Restate the complete material exactly.
#### Records provided
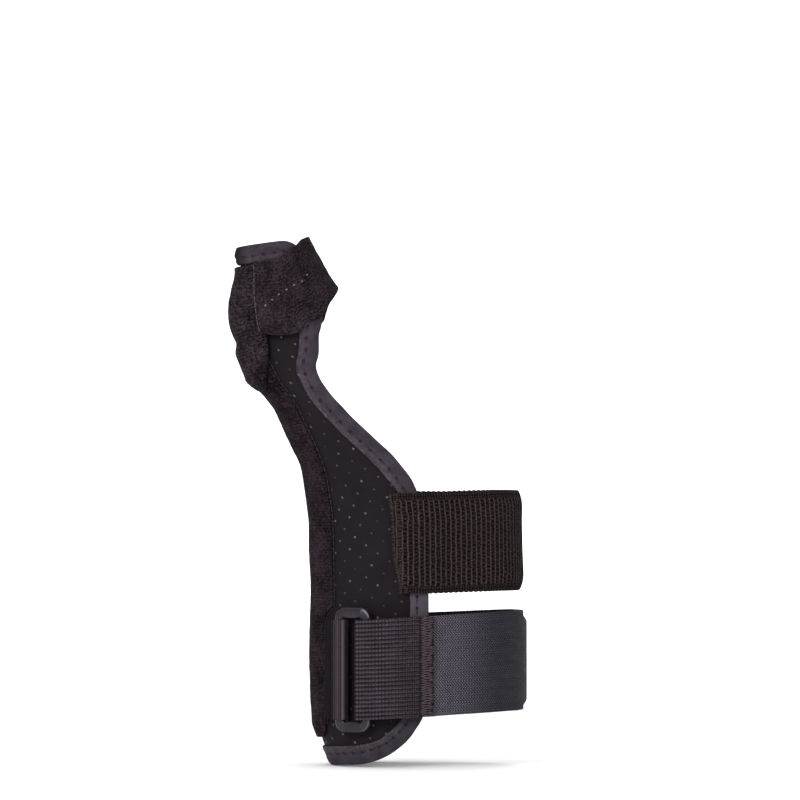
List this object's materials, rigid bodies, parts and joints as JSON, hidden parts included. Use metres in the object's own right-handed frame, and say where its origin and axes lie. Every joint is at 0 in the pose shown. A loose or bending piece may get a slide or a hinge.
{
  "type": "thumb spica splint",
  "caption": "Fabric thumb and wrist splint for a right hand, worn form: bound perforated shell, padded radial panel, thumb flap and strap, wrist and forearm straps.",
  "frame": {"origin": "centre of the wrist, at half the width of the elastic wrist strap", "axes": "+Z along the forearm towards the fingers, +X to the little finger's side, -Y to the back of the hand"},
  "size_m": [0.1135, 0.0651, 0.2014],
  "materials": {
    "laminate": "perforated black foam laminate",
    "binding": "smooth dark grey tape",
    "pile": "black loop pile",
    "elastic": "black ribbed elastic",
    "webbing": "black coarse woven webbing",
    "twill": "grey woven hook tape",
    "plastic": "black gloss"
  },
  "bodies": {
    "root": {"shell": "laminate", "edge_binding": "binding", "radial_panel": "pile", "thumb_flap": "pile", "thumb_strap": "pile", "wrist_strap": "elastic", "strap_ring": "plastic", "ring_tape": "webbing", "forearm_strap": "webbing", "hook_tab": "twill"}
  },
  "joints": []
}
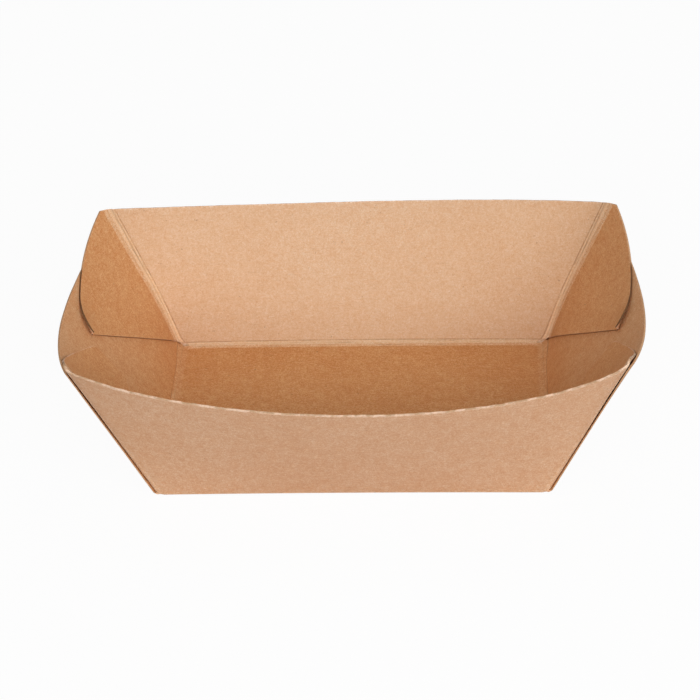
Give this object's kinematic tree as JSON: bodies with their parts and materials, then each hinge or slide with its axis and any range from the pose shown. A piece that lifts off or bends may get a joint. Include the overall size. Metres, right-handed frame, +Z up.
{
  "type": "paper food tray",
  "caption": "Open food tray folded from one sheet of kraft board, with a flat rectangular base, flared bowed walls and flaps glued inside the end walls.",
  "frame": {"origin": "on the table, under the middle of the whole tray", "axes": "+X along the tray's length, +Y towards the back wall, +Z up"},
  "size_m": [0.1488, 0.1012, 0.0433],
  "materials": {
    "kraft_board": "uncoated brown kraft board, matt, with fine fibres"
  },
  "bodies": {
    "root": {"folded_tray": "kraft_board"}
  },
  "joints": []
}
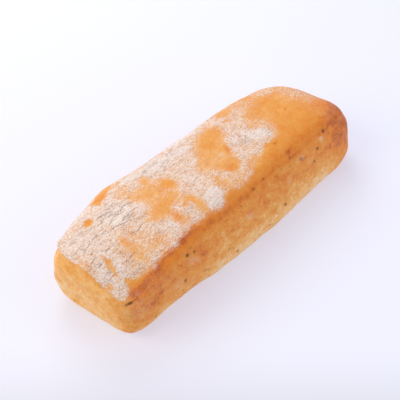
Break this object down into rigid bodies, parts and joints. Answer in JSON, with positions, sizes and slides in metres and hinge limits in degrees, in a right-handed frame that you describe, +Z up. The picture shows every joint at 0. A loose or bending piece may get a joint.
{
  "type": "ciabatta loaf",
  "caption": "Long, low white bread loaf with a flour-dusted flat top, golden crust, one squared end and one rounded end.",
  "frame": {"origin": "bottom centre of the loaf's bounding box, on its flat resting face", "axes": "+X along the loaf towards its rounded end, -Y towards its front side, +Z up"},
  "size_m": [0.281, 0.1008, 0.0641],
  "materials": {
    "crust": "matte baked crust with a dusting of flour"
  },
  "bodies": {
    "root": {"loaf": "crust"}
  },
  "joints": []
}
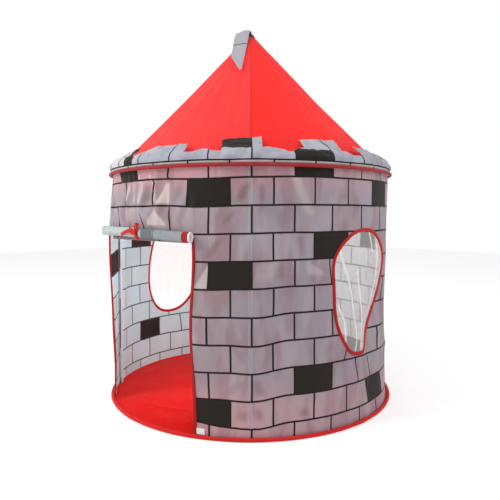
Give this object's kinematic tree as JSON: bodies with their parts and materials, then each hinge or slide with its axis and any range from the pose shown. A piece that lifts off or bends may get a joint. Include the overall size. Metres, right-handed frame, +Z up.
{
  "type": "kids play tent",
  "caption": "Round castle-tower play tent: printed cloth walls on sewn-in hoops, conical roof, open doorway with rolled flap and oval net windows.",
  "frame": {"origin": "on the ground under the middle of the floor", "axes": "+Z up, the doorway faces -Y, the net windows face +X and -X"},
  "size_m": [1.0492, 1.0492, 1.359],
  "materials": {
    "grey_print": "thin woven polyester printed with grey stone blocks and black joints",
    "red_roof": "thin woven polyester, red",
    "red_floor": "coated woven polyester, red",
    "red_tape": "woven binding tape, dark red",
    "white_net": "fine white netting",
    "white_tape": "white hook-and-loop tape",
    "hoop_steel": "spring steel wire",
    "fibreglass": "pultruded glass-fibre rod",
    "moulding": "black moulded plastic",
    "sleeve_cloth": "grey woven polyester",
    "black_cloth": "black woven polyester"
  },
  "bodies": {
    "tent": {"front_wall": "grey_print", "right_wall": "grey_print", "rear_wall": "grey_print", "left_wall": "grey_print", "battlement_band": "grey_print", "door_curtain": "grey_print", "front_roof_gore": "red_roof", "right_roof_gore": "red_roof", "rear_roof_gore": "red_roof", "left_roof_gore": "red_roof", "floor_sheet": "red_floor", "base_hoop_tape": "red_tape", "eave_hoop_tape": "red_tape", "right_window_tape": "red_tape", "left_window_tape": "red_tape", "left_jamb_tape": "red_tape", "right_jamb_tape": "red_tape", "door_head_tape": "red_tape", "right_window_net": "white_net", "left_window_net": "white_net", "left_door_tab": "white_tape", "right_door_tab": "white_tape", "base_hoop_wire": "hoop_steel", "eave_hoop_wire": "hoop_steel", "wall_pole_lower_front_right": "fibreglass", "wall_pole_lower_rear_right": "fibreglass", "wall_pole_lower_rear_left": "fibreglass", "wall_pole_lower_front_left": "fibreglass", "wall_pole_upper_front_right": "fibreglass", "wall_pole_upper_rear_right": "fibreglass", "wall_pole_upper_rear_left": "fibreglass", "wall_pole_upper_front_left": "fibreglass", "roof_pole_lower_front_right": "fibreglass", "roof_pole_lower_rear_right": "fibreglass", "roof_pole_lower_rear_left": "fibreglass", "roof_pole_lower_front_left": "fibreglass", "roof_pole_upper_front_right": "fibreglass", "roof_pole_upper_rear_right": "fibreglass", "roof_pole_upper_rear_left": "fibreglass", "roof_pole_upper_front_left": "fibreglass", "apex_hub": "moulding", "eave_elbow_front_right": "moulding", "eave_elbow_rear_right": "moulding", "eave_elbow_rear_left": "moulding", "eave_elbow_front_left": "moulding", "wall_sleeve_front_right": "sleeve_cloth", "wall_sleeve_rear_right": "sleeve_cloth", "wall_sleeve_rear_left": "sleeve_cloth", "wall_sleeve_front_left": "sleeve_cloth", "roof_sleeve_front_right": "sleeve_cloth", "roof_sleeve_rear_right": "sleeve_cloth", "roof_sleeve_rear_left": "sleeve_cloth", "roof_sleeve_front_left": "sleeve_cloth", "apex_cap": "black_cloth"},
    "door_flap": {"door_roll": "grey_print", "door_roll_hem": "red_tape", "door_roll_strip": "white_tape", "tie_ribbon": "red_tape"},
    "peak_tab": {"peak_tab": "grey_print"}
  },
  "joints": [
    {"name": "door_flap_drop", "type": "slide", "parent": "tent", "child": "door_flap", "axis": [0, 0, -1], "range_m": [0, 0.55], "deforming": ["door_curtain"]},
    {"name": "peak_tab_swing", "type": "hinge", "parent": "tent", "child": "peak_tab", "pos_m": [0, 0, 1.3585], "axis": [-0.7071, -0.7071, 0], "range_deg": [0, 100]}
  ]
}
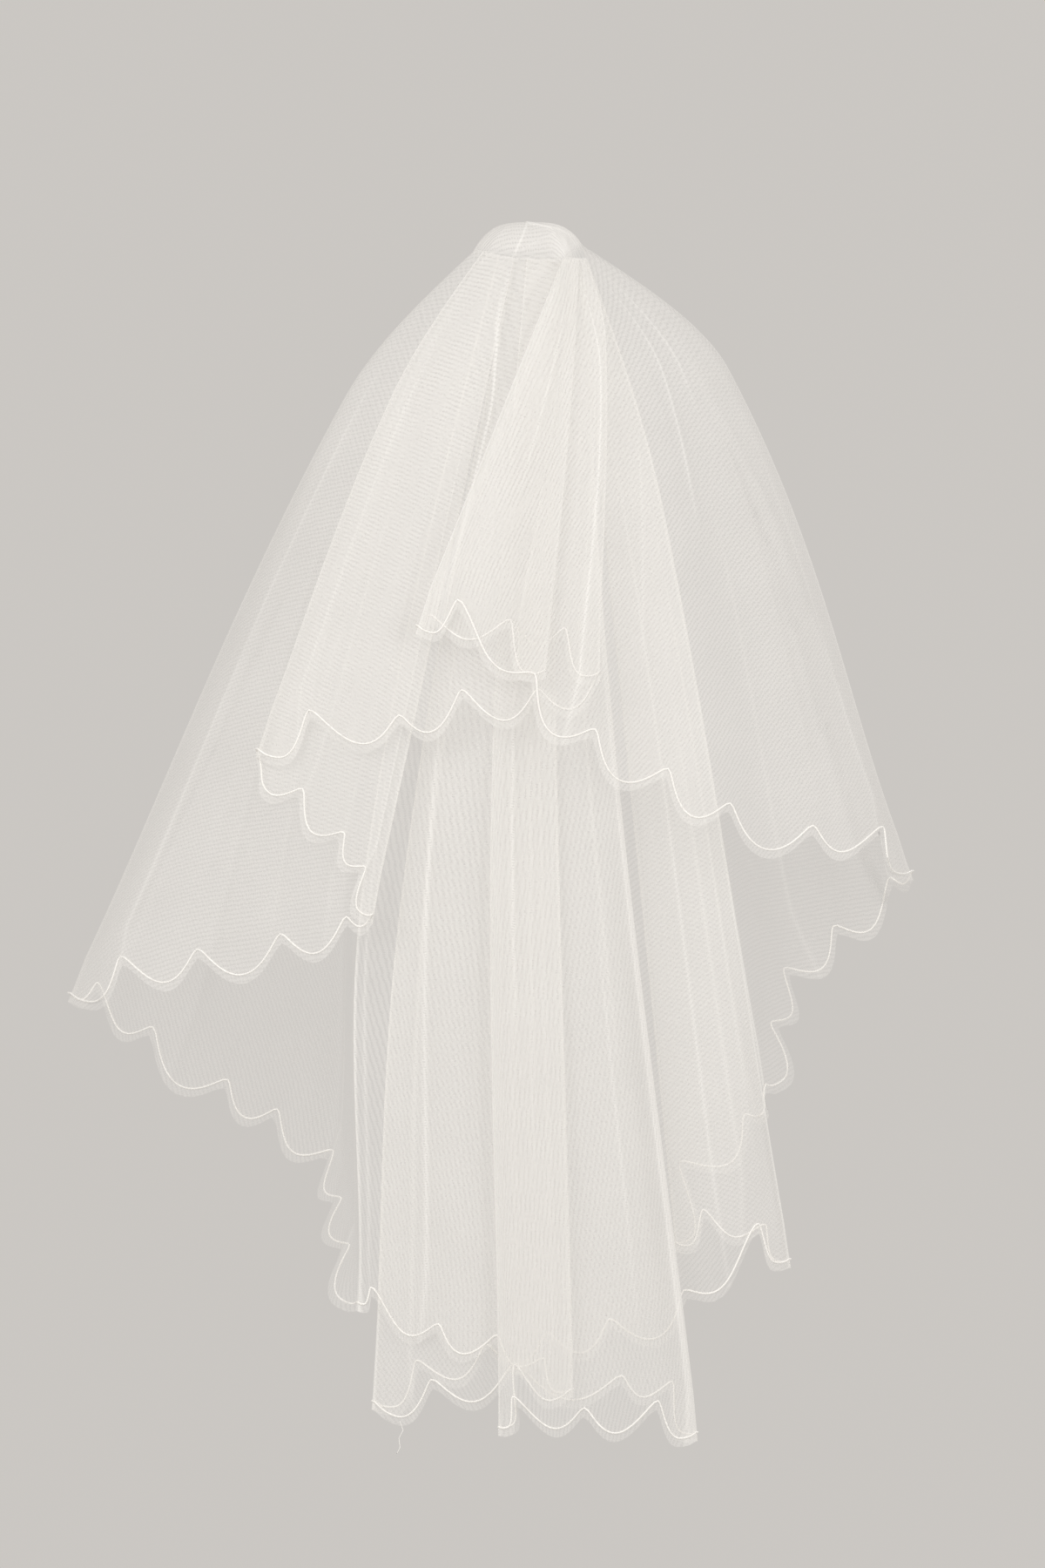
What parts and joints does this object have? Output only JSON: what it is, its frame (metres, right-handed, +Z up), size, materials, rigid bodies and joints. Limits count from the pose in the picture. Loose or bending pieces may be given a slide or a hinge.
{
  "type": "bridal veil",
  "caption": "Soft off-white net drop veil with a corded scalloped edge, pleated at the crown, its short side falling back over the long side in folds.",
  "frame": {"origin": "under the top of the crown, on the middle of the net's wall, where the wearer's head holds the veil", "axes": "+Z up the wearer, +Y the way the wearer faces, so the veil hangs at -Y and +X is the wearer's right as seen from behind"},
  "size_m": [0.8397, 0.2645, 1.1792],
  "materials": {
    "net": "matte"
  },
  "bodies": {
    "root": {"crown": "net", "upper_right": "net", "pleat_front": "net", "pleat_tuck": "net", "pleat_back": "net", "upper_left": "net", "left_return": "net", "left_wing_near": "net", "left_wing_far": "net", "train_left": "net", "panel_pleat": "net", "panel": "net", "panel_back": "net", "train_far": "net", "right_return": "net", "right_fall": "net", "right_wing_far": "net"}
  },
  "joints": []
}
########
Answer for this exercise —
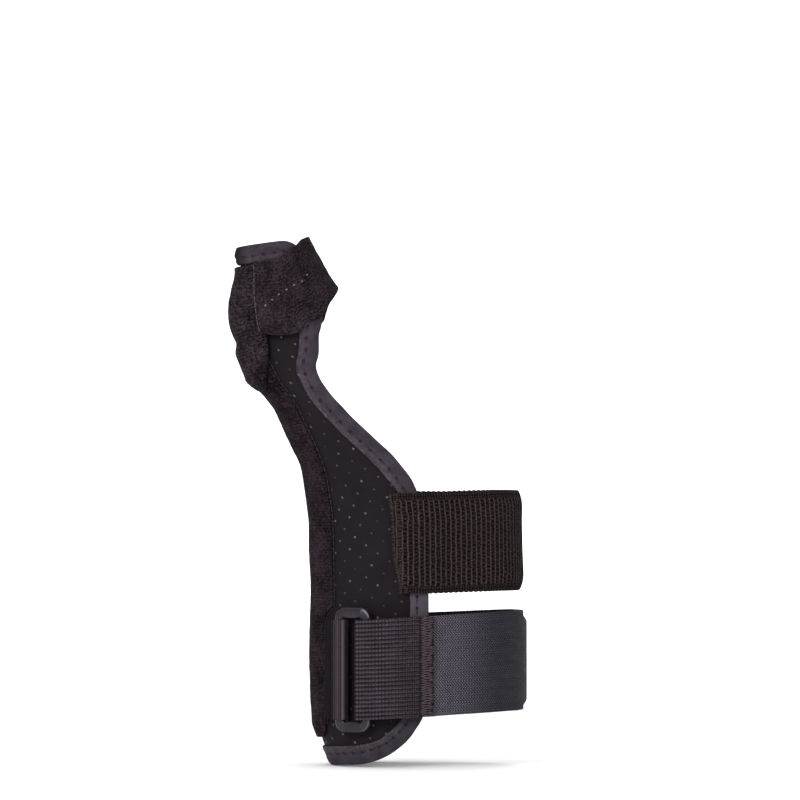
List this object's materials, rigid bodies, parts and joints as JSON, hidden parts included. Use metres in the object's own right-handed frame, and say where its origin and axes lie. Every joint is at 0 in the pose shown. A loose or bending piece may get a slide or a hinge.
{
  "type": "thumb spica splint",
  "caption": "Fabric thumb and wrist splint for a right hand, worn form: bound perforated shell, padded radial panel, thumb flap and strap, wrist and forearm straps.",
  "frame": {"origin": "centre of the wrist, at half the width of the elastic wrist strap", "axes": "+Z along the forearm towards the fingers, +X to the little finger's side, -Y to the back of the hand"},
  "size_m": [0.1135, 0.0651, 0.2014],
  "materials": {
    "laminate": "perforated black foam laminate",
    "binding": "smooth dark grey tape",
    "pile": "black loop pile",
    "elastic": "black ribbed elastic",
    "webbing": "black coarse woven webbing",
    "twill": "grey woven hook tape",
    "plastic": "black gloss"
  },
  "bodies": {
    "root": {"shell": "laminate", "edge_binding": "binding", "radial_panel": "pile", "thumb_flap": "pile", "thumb_strap": "pile", "wrist_strap": "elastic", "strap_ring": "plastic", "ring_tape": "webbing", "forearm_strap": "webbing", "hook_tab": "twill"}
  },
  "joints": []
}
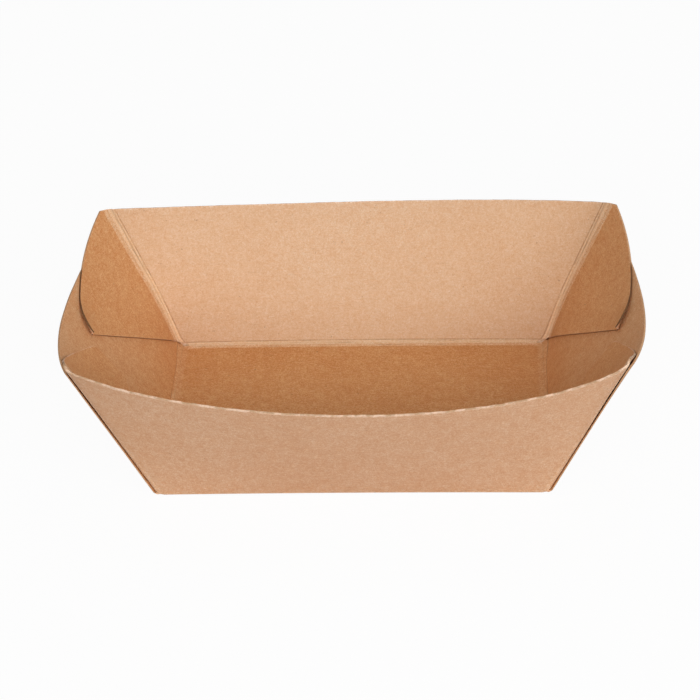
Give this object's kinematic tree as JSON: bodies with their parts and materials, then each hinge or slide with its axis and any range from the pose shown. A piece that lifts off or bends may get a joint. Include the overall size. Metres, right-handed frame, +Z up.
{
  "type": "paper food tray",
  "caption": "Open food tray folded from one sheet of kraft board, with a flat rectangular base, flared bowed walls and flaps glued inside the end walls.",
  "frame": {"origin": "on the table, under the middle of the whole tray", "axes": "+X along the tray's length, +Y towards the back wall, +Z up"},
  "size_m": [0.1488, 0.1012, 0.0433],
  "materials": {
    "kraft_board": "uncoated brown kraft board, matt, with fine fibres"
  },
  "bodies": {
    "root": {"folded_tray": "kraft_board"}
  },
  "joints": []
}
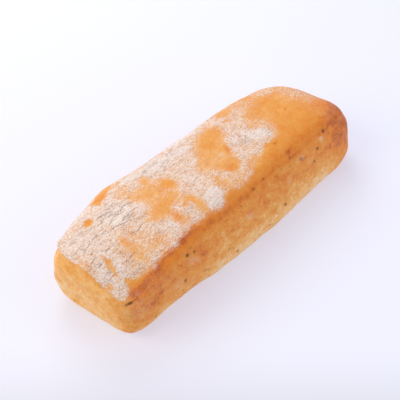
Break this object down into rigid bodies, parts and joints. Answer in JSON, with positions, sizes and slides in metres and hinge limits in degrees, in a right-handed frame that you describe, +Z up. The picture shows every joint at 0. A loose or bending piece may get a joint.
{
  "type": "ciabatta loaf",
  "caption": "Long, low white bread loaf with a flour-dusted flat top, golden crust, one squared end and one rounded end.",
  "frame": {"origin": "bottom centre of the loaf's bounding box, on its flat resting face", "axes": "+X along the loaf towards its rounded end, -Y towards its front side, +Z up"},
  "size_m": [0.281, 0.1008, 0.0641],
  "materials": {
    "crust": "matte baked crust with a dusting of flour"
  },
  "bodies": {
    "root": {"loaf": "crust"}
  },
  "joints": []
}
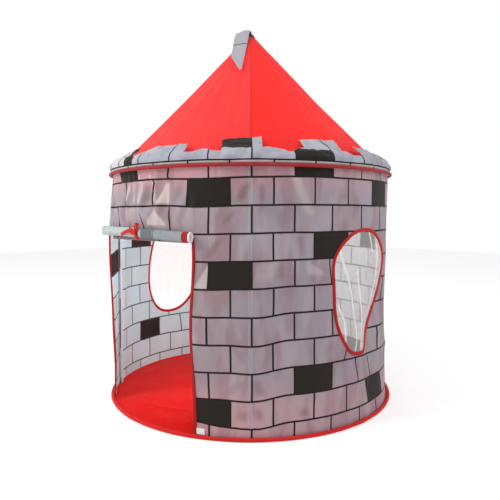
Give this object's kinematic tree as JSON: bodies with their parts and materials, then each hinge or slide with its axis and any range from the pose shown. A piece that lifts off or bends may get a joint. Include the overall size. Metres, right-handed frame, +Z up.
{
  "type": "kids play tent",
  "caption": "Round castle-tower play tent: printed cloth walls on sewn-in hoops, conical roof, open doorway with rolled flap and oval net windows.",
  "frame": {"origin": "on the ground under the middle of the floor", "axes": "+Z up, the doorway faces -Y, the net windows face +X and -X"},
  "size_m": [1.0492, 1.0492, 1.359],
  "materials": {
    "grey_print": "thin woven polyester printed with grey stone blocks and black joints",
    "red_roof": "thin woven polyester, red",
    "red_floor": "coated woven polyester, red",
    "red_tape": "woven binding tape, dark red",
    "white_net": "fine white netting",
    "white_tape": "white hook-and-loop tape",
    "hoop_steel": "spring steel wire",
    "fibreglass": "pultruded glass-fibre rod",
    "moulding": "black moulded plastic",
    "sleeve_cloth": "grey woven polyester",
    "black_cloth": "black woven polyester"
  },
  "bodies": {
    "tent": {"front_wall": "grey_print", "right_wall": "grey_print", "rear_wall": "grey_print", "left_wall": "grey_print", "battlement_band": "grey_print", "door_curtain": "grey_print", "front_roof_gore": "red_roof", "right_roof_gore": "red_roof", "rear_roof_gore": "red_roof", "left_roof_gore": "red_roof", "floor_sheet": "red_floor", "base_hoop_tape": "red_tape", "eave_hoop_tape": "red_tape", "right_window_tape": "red_tape", "left_window_tape": "red_tape", "left_jamb_tape": "red_tape", "right_jamb_tape": "red_tape", "door_head_tape": "red_tape", "right_window_net": "white_net", "left_window_net": "white_net", "left_door_tab": "white_tape", "right_door_tab": "white_tape", "base_hoop_wire": "hoop_steel", "eave_hoop_wire": "hoop_steel", "wall_pole_lower_front_right": "fibreglass", "wall_pole_lower_rear_right": "fibreglass", "wall_pole_lower_rear_left": "fibreglass", "wall_pole_lower_front_left": "fibreglass", "wall_pole_upper_front_right": "fibreglass", "wall_pole_upper_rear_right": "fibreglass", "wall_pole_upper_rear_left": "fibreglass", "wall_pole_upper_front_left": "fibreglass", "roof_pole_lower_front_right": "fibreglass", "roof_pole_lower_rear_right": "fibreglass", "roof_pole_lower_rear_left": "fibreglass", "roof_pole_lower_front_left": "fibreglass", "roof_pole_upper_front_right": "fibreglass", "roof_pole_upper_rear_right": "fibreglass", "roof_pole_upper_rear_left": "fibreglass", "roof_pole_upper_front_left": "fibreglass", "apex_hub": "moulding", "eave_elbow_front_right": "moulding", "eave_elbow_rear_right": "moulding", "eave_elbow_rear_left": "moulding", "eave_elbow_front_left": "moulding", "wall_sleeve_front_right": "sleeve_cloth", "wall_sleeve_rear_right": "sleeve_cloth", "wall_sleeve_rear_left": "sleeve_cloth", "wall_sleeve_front_left": "sleeve_cloth", "roof_sleeve_front_right": "sleeve_cloth", "roof_sleeve_rear_right": "sleeve_cloth", "roof_sleeve_rear_left": "sleeve_cloth", "roof_sleeve_front_left": "sleeve_cloth", "apex_cap": "black_cloth"},
    "door_flap": {"door_roll": "grey_print", "door_roll_hem": "red_tape", "door_roll_strip": "white_tape", "tie_ribbon": "red_tape"},
    "peak_tab": {"peak_tab": "grey_print"}
  },
  "joints": [
    {"name": "door_flap_drop", "type": "slide", "parent": "tent", "child": "door_flap", "axis": [0, 0, -1], "range_m": [0, 0.55], "deforming": ["door_curtain"]},
    {"name": "peak_tab_swing", "type": "hinge", "parent": "tent", "child": "peak_tab", "pos_m": [0, 0, 1.3585], "axis": [-0.7071, -0.7071, 0], "range_deg": [0, 100]}
  ]
}
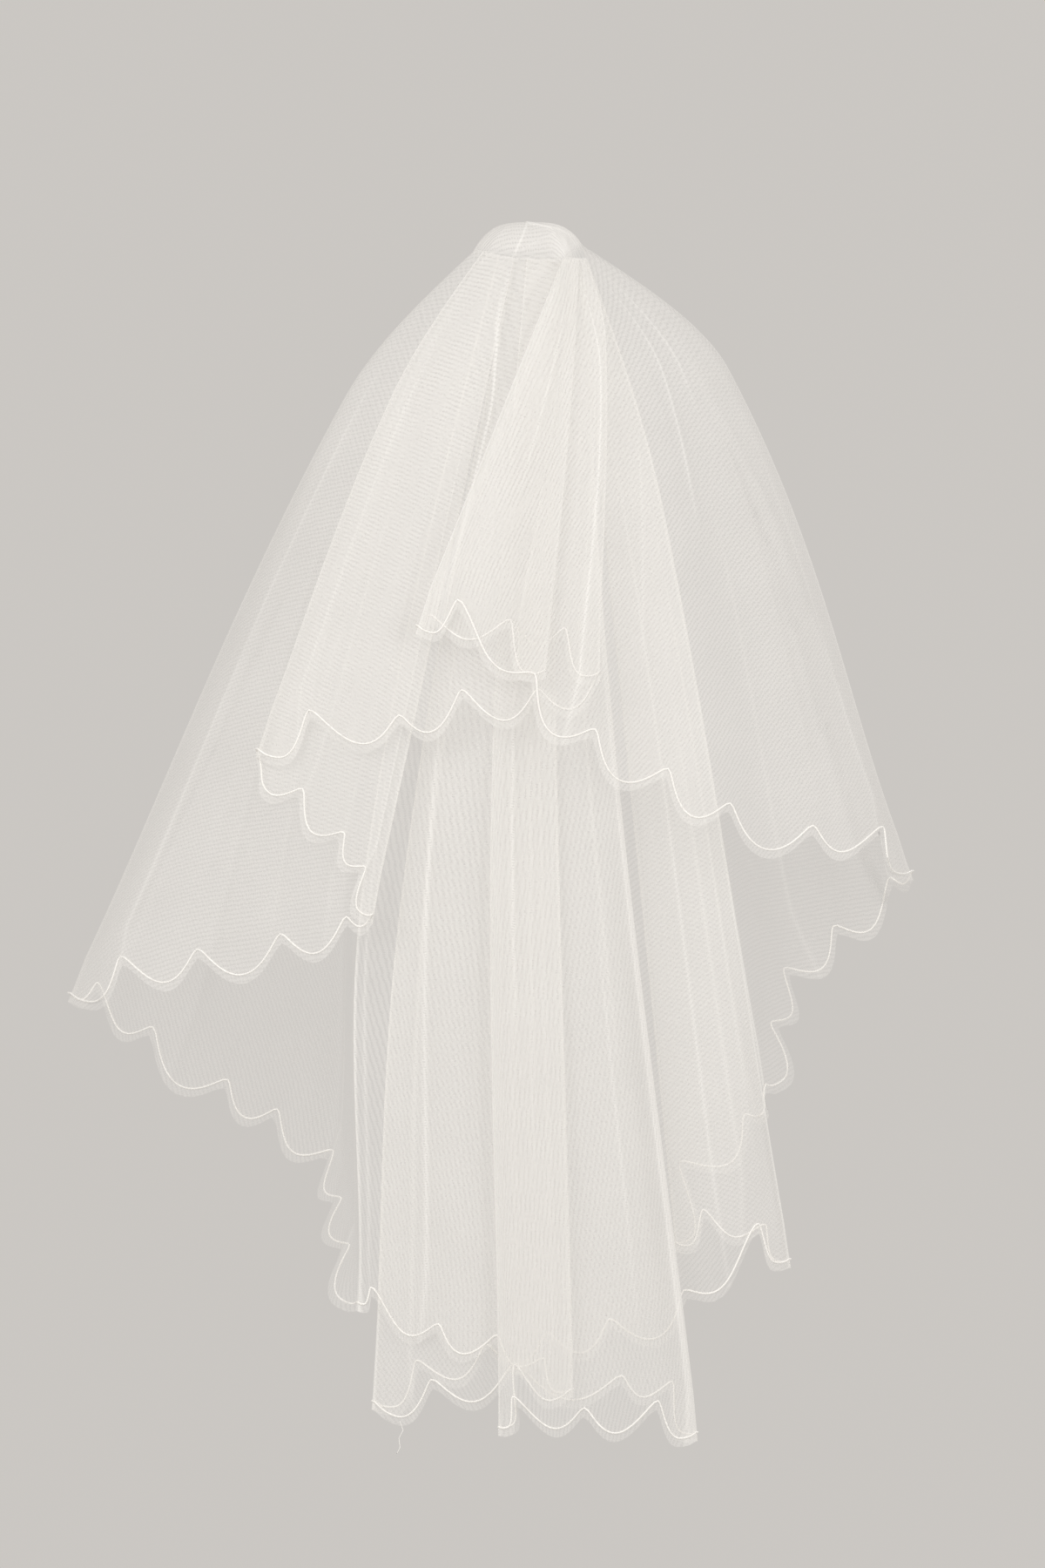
What parts and joints does this object have? Output only JSON: what it is, its frame (metres, right-handed, +Z up), size, materials, rigid bodies and joints. Limits count from the pose in the picture. Loose or bending pieces may be given a slide or a hinge.
{
  "type": "bridal veil",
  "caption": "Soft off-white net drop veil with a corded scalloped edge, pleated at the crown, its short side falling back over the long side in folds.",
  "frame": {"origin": "under the top of the crown, on the middle of the net's wall, where the wearer's head holds the veil", "axes": "+Z up the wearer, +Y the way the wearer faces, so the veil hangs at -Y and +X is the wearer's right as seen from behind"},
  "size_m": [0.8397, 0.2645, 1.1792],
  "materials": {
    "net": "matte"
  },
  "bodies": {
    "root": {"crown": "net", "upper_right": "net", "pleat_front": "net", "pleat_tuck": "net", "pleat_back": "net", "upper_left": "net", "left_return": "net", "left_wing_near": "net", "left_wing_far": "net", "train_left": "net", "panel_pleat": "net", "panel": "net", "panel_back": "net", "train_far": "net", "right_return": "net", "right_fall": "net", "right_wing_far": "net"}
  },
  "joints": []
}